The Hunley’s structure was found to be damaged in numerous places. Its rudder was broken off, and found underneath the vessel. There is a large hole in its aft ballast tank, among other damage. But none of the damage can be confirmed as the cause of its sinking, as much of the damage could have come from spending over 100 years on the bottom of the ocean. Interestingly, the Hunley’s ballast pumps were not set to pump water out, suggesting that the Hunley, possibly, did not flood with water, and the men did not drown.
So what caused the submarine to sink? Friends of the Hunley, at hunley.org, explains 4 popular theories: damage from the explosion of the torpedo, a collision with an approaching Union vessel, a lucky shot from a pistol through the conning tower, and the Hunley not being able to return to shore due to an outgoing tide. We may never know, but the team of Hunley researchers continue to investigate.

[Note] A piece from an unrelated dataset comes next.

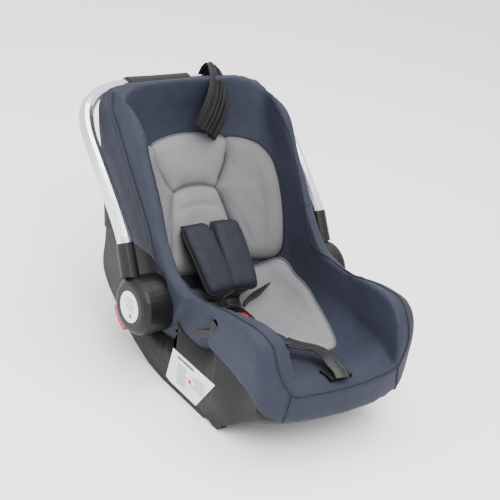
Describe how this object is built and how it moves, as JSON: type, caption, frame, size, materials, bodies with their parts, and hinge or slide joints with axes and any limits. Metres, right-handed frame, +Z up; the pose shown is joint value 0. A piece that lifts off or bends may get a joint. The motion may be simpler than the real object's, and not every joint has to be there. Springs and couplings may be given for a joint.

Of all the artifacts found, one in particular has an intriguing backstory. According to legend, the Hunley’s captain, George Dixon, was given a $20 gold coin by his sweetheart, Miss Queenie Bennett, and Dixon carried it with him at all times. On April 6th, 1862, Dixon was shot during the Battle of Shiloh, with the bullet striking him in the upper leg. But the bullet actually struck the gold coin in his pocket, which absorbed some of the impact. While still badly injured, Dixon’s life was, apparently, saved by the gold coin. For over a century this legend was told and retold, without any evidence to prove the legend to be true.
When the Hunley was finally brought to the surface and the remains of George Dixon could be observed, the legend came to life. In his pocket was a $20 gold coin, dated 1860, and very clearly warped, as if a bullet had struck it. Inscribed on one side of the coin are the words, ‘Shiloh, April 6th 1862, My life Preserver, G. E. D.’ George Erasmus Dixon. Forensic examination of the coin found traces of lead, as would exist if it were struck by a bullet. In addition, Senior Archaeologist of the Hunley, Maria Jacobsen, reported, “We found a healed gunshot wound on Dixon’s left upper thigh, with minute lead fragments embedded in the bone.” So often, legends turn out to be just that, especially from the world of maritime history. But the evidence suggests this legend is true.
Today, the preserved wreck of the H.L. Hunley and its artifacts, including George Dixon’s gold coin, can be seen in person at the Warren Lasch Conservation Center, in North Charleson, South Carolina.